Very often in our work on the transcription scheme and spelling databases we felt overwhelmed with the need for numerous choices. We aimed at a system that would do justice to the diversity of language of the manuscripts, that would be logical and consistent as far as this is reasonable and possible, and would provide scholars with possibly complete information for research. We do not know how well we met each of these requirements, and we look forward to our work being tested by scholars.
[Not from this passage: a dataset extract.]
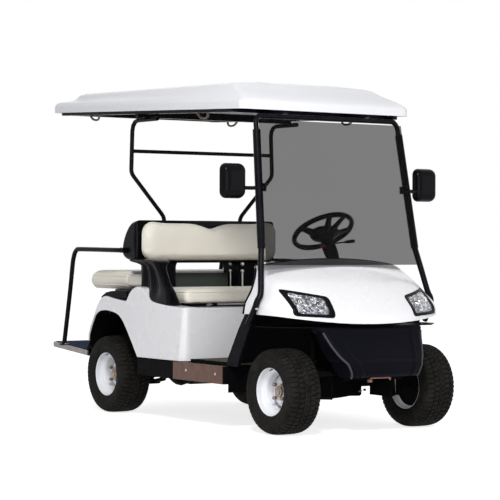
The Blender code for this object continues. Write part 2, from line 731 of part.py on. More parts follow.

Our most general concern is: just what sort of edition are we creating? Or, to put the question another way: who is going to use this CD-ROM; how will they use it? We have been too absorbed in the last years with the struggle to do this work to consider these questions overmuch. Because there never has been an edition like this before -- indeed we do not know whether it should be called an edition -- we have no answers to these questions. But we do have some hopes. We hope that by bringing the manuscripts so close to the reader, in all their richness and all their confusion of readings and spellings, that we will bring the period, the language, and Chaucer himself far closer to the reader. The fixity of a printed edition distances the text from the reader. We hope that through our many texts the immediacy of each scribe's attempts to understand and to transmit might be borne upon the reader, as they have been borne upon us. It might be feared that, with so many texts, Chaucer's own text might disappear into a miasma of variation. We hope the reverse: that we can help the reader find his or her way though the variation to a clearer perception of what Chaucer did write, and did not write. We have some ideas as to how this might be achieved; but this is a subject for another time.